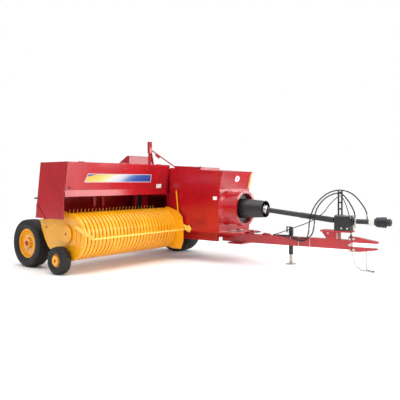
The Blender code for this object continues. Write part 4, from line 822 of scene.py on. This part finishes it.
def label_vinyl():
    """Printed vinyl under clear film: colours run along the strip, edged by a thin silver line."""
    material, tree, shader, _ = new_material("printed_vinyl_label")
    uv = add_node(tree, "ShaderNodeUVMap", {"uv_map": "label"}).outputs["UV"]
    parts = add_node(tree, "ShaderNodeSeparateXYZ", None, {"Vector": uv})
    u, v = parts.outputs["X"], parts.outputs["Y"]

    def maths(operation, a, b):
        return add_node(tree, "ShaderNodeMath", {"operation": operation}, {0: a, 1: b}).outputs[0]
    # the colour bands lean: the further up, the later each begins, on a gentle curve
    lean = maths("MULTIPLY", maths("POWER", v, 2.0), 0.16)
    run = maths("SUBTRACT", u, lean)
    ramp = add_node(tree, "ShaderNodeValToRGB", None, {"Fac": run})
    stops = ramp.color_ramp.elements
    stops[0].position, stops[0].color = 0.0, linear("#F3B24A")
    stops[1].position, stops[1].color = 1.0, linear("#153F8C")
    for place_at, colour in ((0.16, "#F6C765"), (0.28, "#EFD9A6"), (0.34, "#D9DBDF"), (0.48, "#BFC7D6"),
                             (0.58, "#5F82B8"), (0.70, "#2457A6")):
        stop = stops.new(place_at)
        stop.color = linear(colour)
    swoosh = maths("GREATER_THAN", v, maths("ADD", maths("MULTIPLY", u, 2.2), 0.62))
    colour = add_node(tree, "ShaderNodeMix", {"data_type": "RGBA"},
        {"Factor": swoosh, 6: ramp.outputs["Color"], 7: linear("#1B3F7E")}).outputs[2]
    inner_u = maths("MULTIPLY", maths("GREATER_THAN", u, 0.008), maths("LESS_THAN", u, 0.992))
    inner_v = maths("MULTIPLY", maths("GREATER_THAN", v, 0.07), maths("LESS_THAN", v, 0.93))
    inside = maths("MULTIPLY", inner_u, inner_v)
    edged = add_node(tree, "ShaderNodeMix", {"data_type": "RGBA"},
        {"Factor": inside, 6: linear("#CDD0D6"), 7: colour}).outputs[2]
    tree.links.new(edged, shader.inputs["Base Color"])
    shader.inputs["Roughness"].default_value = 0.28
    shader.inputs["Coat Weight"].default_value = 0.6
    return material


vinyl = label_vinyl()
sticker = enamel("white_vinyl_sticker", "#EDEDEA", "#F8F8F6", (0.35, 0.45), 0.2)
# flat dull black: in the feeder mouth it is painted shade, a dark sheet where the gap lies in shadow; the
# hood-end screws and the mouth bolt are black in it too
black_and_painted_shade = moulded("black_rubber_and_painted_shade", "#0B0B0C", "#141415", 0.05, (0.6, 0.8), 0.002, 0.0001)
hood_patch("hood_label", 0.165, 1.44, 1.222, 1.340, 0.0012, 0.001, vinyl, 0.05)
hood_patch("hood_sticker", 1.575, 1.688, 1.128, 1.192, 0.0012, 0.001, sticker)
bolts("hood_screws", [on_hood(1.722, 1.160), on_hood(-0.075, 1.150)], (1, 0, -0.158), 0.011, 0.009,
    black_and_painted_shade, "hood")
tubes("hood_pressed_line", [machine([on_hood(y, 1.135) for y in (-0.13, 0.5, 1.1, 1.77)])], 0.0016, red,
    "hood", 6)
HINGE_LINE, HINGE_HALF = HOOD_FACE + HOOD_LEAN - 0.020, 0.05
for number, y in enumerate((0.10, 0.86, 1.60)):
    knuckle = [(HINGE_LINE, y + step, HOOD_TOP) for step in (-HINGE_HALF, 0.0, HINGE_HALF)]
    tubes(f"hood_hinge_{number}", [machine(knuckle)], 0.0085, red, "chassis", 12)

# %% End panel: screws, peg and the lower wedge plate
END_FACE = -0.15
bolts("end_panel_screws", [(x, END_FACE, z) for x, z in ((0.807, 1.43), (0.62, 1.44), (0.49, 1.45),
    (0.90, 1.10), (0.88, 0.80), (0.36, 0.80))], (0, -1, 0), 0.008, 0.008, red, "chassis")
tubes("end_panel_peg", [machine([(0.352, END_FACE + out, 1.003) for out in (0.001, -0.015, -0.035)])],
    0.011, iron, "chassis", 12)
plate("end_panel_wedge", machine([(x, END_FACE - 0.0045, z) for x,
    z in ((0.345, 0.735), (0.56, 0.735), (0.352, 0.93))]), 0.004, red, "chassis", 0.001)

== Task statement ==
Output the listing above word for word.

== Answer to this problem ==
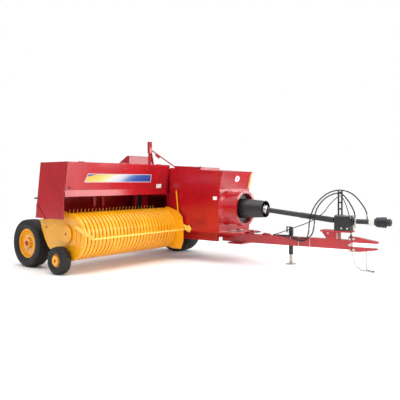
The Blender code for this object continues. Write part 4, from line 822 of scene.py on. This part finishes it.
def label_vinyl():
    """Printed vinyl under clear film: colours run along the strip, edged by a thin silver line."""
    material, tree, shader, _ = new_material("printed_vinyl_label")
    uv = add_node(tree, "ShaderNodeUVMap", {"uv_map": "label"}).outputs["UV"]
    parts = add_node(tree, "ShaderNodeSeparateXYZ", None, {"Vector": uv})
    u, v = parts.outputs["X"], parts.outputs["Y"]

    def maths(operation, a, b):
        return add_node(tree, "ShaderNodeMath", {"operation": operation}, {0: a, 1: b}).outputs[0]
    # the colour bands lean: the further up, the later each begins, on a gentle curve
    lean = maths("MULTIPLY", maths("POWER", v, 2.0), 0.16)
    run = maths("SUBTRACT", u, lean)
    ramp = add_node(tree, "ShaderNodeValToRGB", None, {"Fac": run})
    stops = ramp.color_ramp.elements
    stops[0].position, stops[0].color = 0.0, linear("#F3B24A")
    stops[1].position, stops[1].color = 1.0, linear("#153F8C")
    for place_at, colour in ((0.16, "#F6C765"), (0.28, "#EFD9A6"), (0.34, "#D9DBDF"), (0.48, "#BFC7D6"),
                             (0.58, "#5F82B8"), (0.70, "#2457A6")):
        stop = stops.new(place_at)
        stop.color = linear(colour)
    swoosh = maths("GREATER_THAN", v, maths("ADD", maths("MULTIPLY", u, 2.2), 0.62))
    colour = add_node(tree, "ShaderNodeMix", {"data_type": "RGBA"},
        {"Factor": swoosh, 6: ramp.outputs["Color"], 7: linear("#1B3F7E")}).outputs[2]
    inner_u = maths("MULTIPLY", maths("GREATER_THAN", u, 0.008), maths("LESS_THAN", u, 0.992))
    inner_v = maths("MULTIPLY", maths("GREATER_THAN", v, 0.07), maths("LESS_THAN", v, 0.93))
    inside = maths("MULTIPLY", inner_u, inner_v)
    edged = add_node(tree, "ShaderNodeMix", {"data_type": "RGBA"},
        {"Factor": inside, 6: linear("#CDD0D6"), 7: colour}).outputs[2]
    tree.links.new(edged, shader.inputs["Base Color"])
    shader.inputs["Roughness"].default_value = 0.28
    shader.inputs["Coat Weight"].default_value = 0.6
    return material


vinyl = label_vinyl()
sticker = enamel("white_vinyl_sticker", "#EDEDEA", "#F8F8F6", (0.35, 0.45), 0.2)
# flat dull black: in the feeder mouth it is painted shade, a dark sheet where the gap lies in shadow; the
# hood-end screws and the mouth bolt are black in it too
black_and_painted_shade = moulded("black_rubber_and_painted_shade", "#0B0B0C", "#141415", 0.05, (0.6, 0.8), 0.002, 0.0001)
hood_patch("hood_label", 0.165, 1.44, 1.222, 1.340, 0.0012, 0.001, vinyl, 0.05)
hood_patch("hood_sticker", 1.575, 1.688, 1.128, 1.192, 0.0012, 0.001, sticker)
bolts("hood_screws", [on_hood(1.722, 1.160), on_hood(-0.075, 1.150)], (1, 0, -0.158), 0.011, 0.009,
    black_and_painted_shade, "hood")
tubes("hood_pressed_line", [machine([on_hood(y, 1.135) for y in (-0.13, 0.5, 1.1, 1.77)])], 0.0016, red,
    "hood", 6)
HINGE_LINE, HINGE_HALF = HOOD_FACE + HOOD_LEAN - 0.020, 0.05
for number, y in enumerate((0.10, 0.86, 1.60)):
    knuckle = [(HINGE_LINE, y + step, HOOD_TOP) for step in (-HINGE_HALF, 0.0, HINGE_HALF)]
    tubes(f"hood_hinge_{number}", [machine(knuckle)], 0.0085, red, "chassis", 12)

# %% End panel: screws, peg and the lower wedge plate
END_FACE = -0.15
bolts("end_panel_screws", [(x, END_FACE, z) for x, z in ((0.807, 1.43), (0.62, 1.44), (0.49, 1.45),
    (0.90, 1.10), (0.88, 0.80), (0.36, 0.80))], (0, -1, 0), 0.008, 0.008, red, "chassis")
tubes("end_panel_peg", [machine([(0.352, END_FACE + out, 1.003) for out in (0.001, -0.015, -0.035)])],
    0.011, iron, "chassis", 12)
plate("end_panel_wedge", machine([(x, END_FACE - 0.0045, z) for x,
    z in ((0.345, 0.735), (0.56, 0.735), (0.352, 0.93))]), 0.004, red, "chassis", 0.001)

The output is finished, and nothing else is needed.